Cheese and cheddar are top ingredients paired with smoke. Lactalis takes it a step further with Balderson’s Double Smoked Cheddar. Using it on the menu can impart intense wood smoke flavour, and the fact it pairs well with dark and amber beers, ales and lagers is a bonus.
Kick it up a notch higher and pair smoky appetizers with smoke-infused cocktails. A Manhattan, Bloody Mary or Martini will take centre stage when you add smoky elements – infused spirits, smoked ice cubes, smoking the glass or adding a smoked garnish.
“Differentiation and craveability are key to gaining new customers,” says Unilever Corporate Chef Kyla Tuori, who has been working with operators to help their businesses excel for the past 14 years.

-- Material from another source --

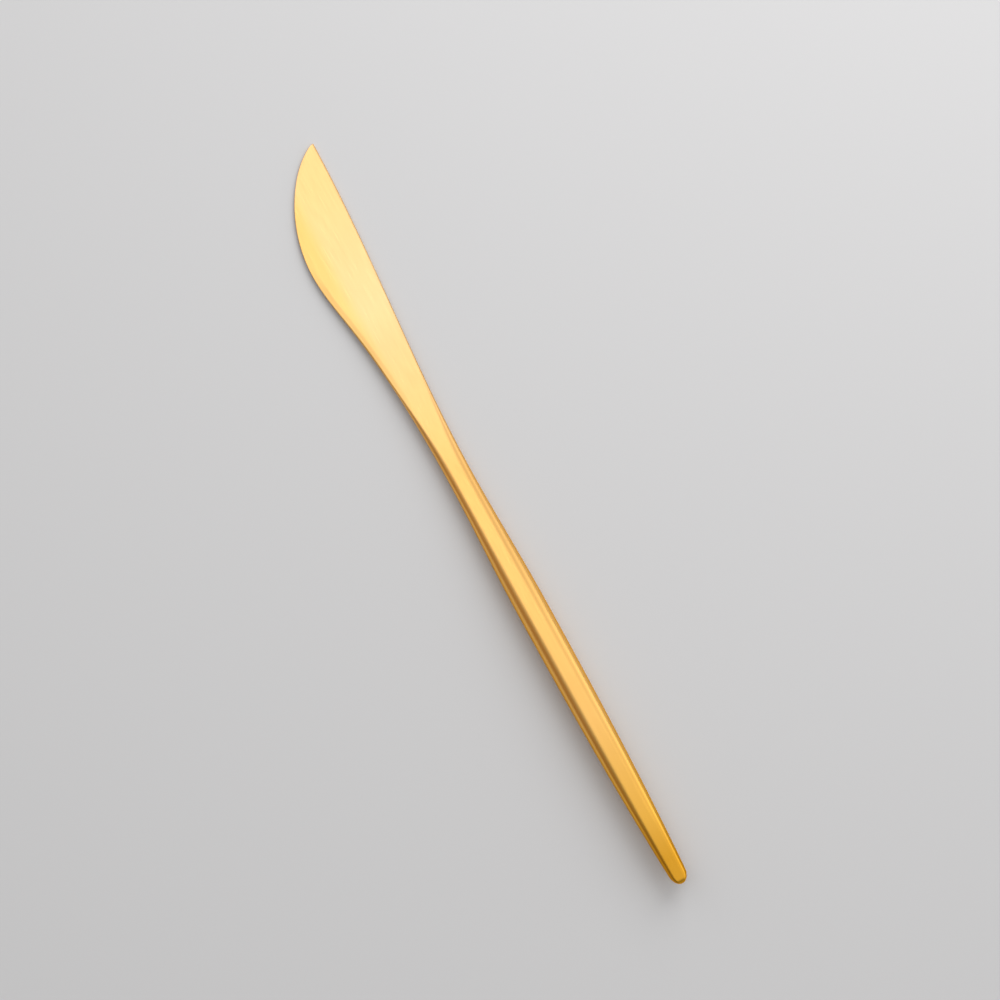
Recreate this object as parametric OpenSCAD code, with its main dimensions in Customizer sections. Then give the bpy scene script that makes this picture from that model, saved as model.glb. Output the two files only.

“The flavours we associate with “smokiness” add complexity to so many recipes, craveable enough that they are now being incorporated into vegetables dishes,” she says.
“Smokiness in your dishes allows for simple, yet impactful, enhancements for a variety of cuisines. Adding smoke flavour, or the process of smoking can be introduced as a subtle background note or leading flavour.”
Not all operators have access to smoking equipment or the inclination to add another process to their busy kitchens. But there’s always another way.
Says Chef Kyla, “Unilever created the Knorr Intense Flavours Deep Smoke. This concentrated liquid seasoning allows you to easily add the rich smoky taste.”
She also reminds us that yes, smoky is amazing but adding other flavours can further enhance your dishes. Knorr Citrus Fresh Flavour is a great example of a complement to smoky dishes but can also be used multiple places on your menu.
Where there’s smoke, there’s fire. Grab your ingredients, add the fuel of your imagination and creativity, stay true to your brand and add some major heat to your menu.